David Kalat‘s Nervous System is a monthly series that approaches issues of data privacy and cyber security from the context of history—to look to the past for clues about how to interpret the present and prepare for the future.
Do you recognize that voice? David Kalat examines the development of voice recognition technology and how it has been applied forensically and in courts.
In 1932, the kidnapping and murder of the infant son of Charles Lindbergh and his wife, Anne, gripped the nation. During a secret payoff at a cemetery, Lindbergh heard the voice of a man claiming to be the kidnapper. Almost three years later, Lindbergh testified at the trial of Bruno Hauptmann that he recognized Hauptmann’s voice from the cemetery.
Researcher Frances McGehee was fascinated by the spectacle, and the obvious challenges of accurate speaker recognition, after so much passage of time and under such emotional pressure. She set out to measure the problem scientifically, and thereby opened an enduring debate regarding the forensic validity of voice recognition.
McGehee’s 1936 doctoral dissertation, “The Reliability of the Identification of the Human Voice,” explored the question of voice recognition scientifically. Her experiments exposed groups of subjects to the voice of an unfamiliar speaker and then tested the groups’ ability to recognize that speaker at various time intervals later. Her test subjects had a high degree of accurate recall and voice recognition after one day, but the ability to correctly identify an unfamiliar speaker dropped off precipitously over time.

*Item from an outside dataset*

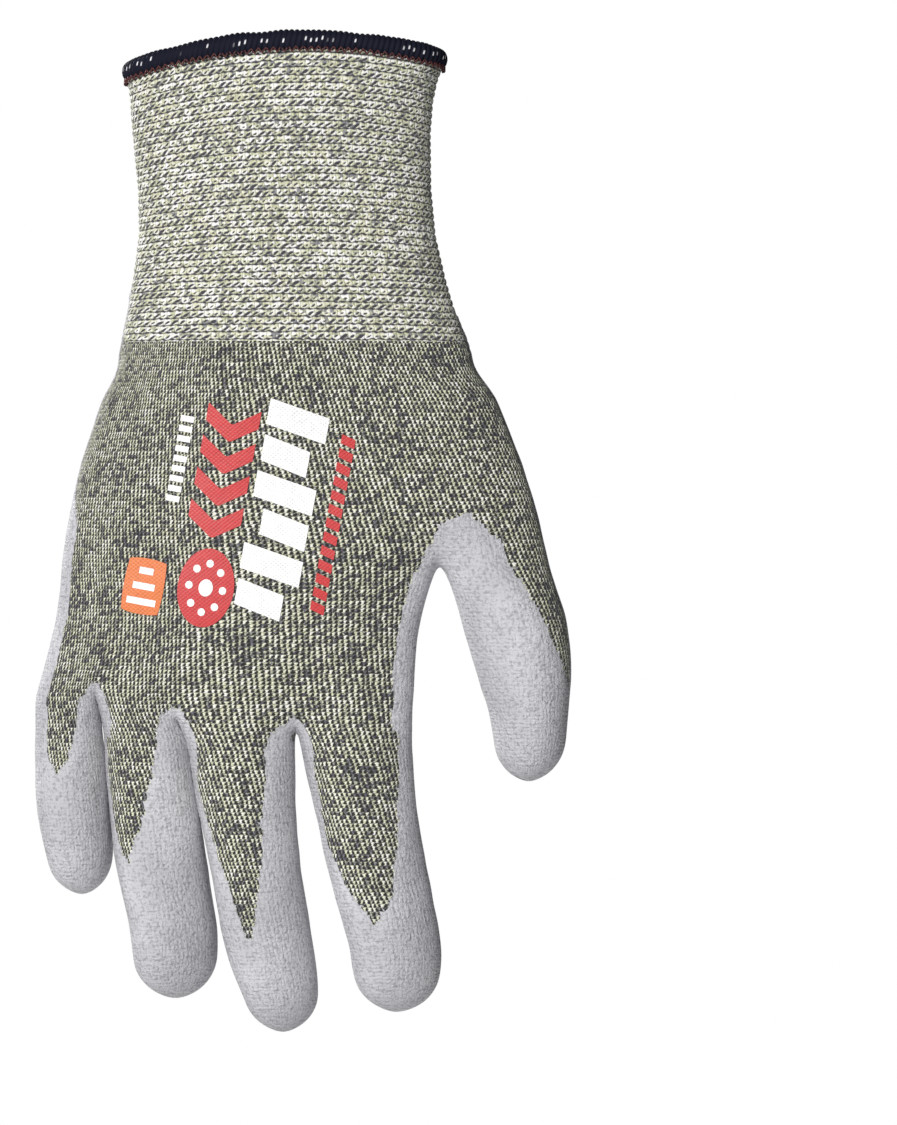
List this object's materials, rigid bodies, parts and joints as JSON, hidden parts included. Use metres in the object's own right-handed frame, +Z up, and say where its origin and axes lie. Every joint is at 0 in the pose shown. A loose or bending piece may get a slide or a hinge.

In other words, the natural human ability to recognize voices is imperfect and prone to deterioration. Crafting an improved method of speaker recognition would require something more.
The next major figure in the development of speaker recognition technology was Bell Laboratories physicist Lawrence Kersta. At the behest of law enforcement, he had been investigating whether persons could be identified, scientifically and reliably, by their voices (the question had arisen in the wake of various anonymous bomb threats made over the telephone).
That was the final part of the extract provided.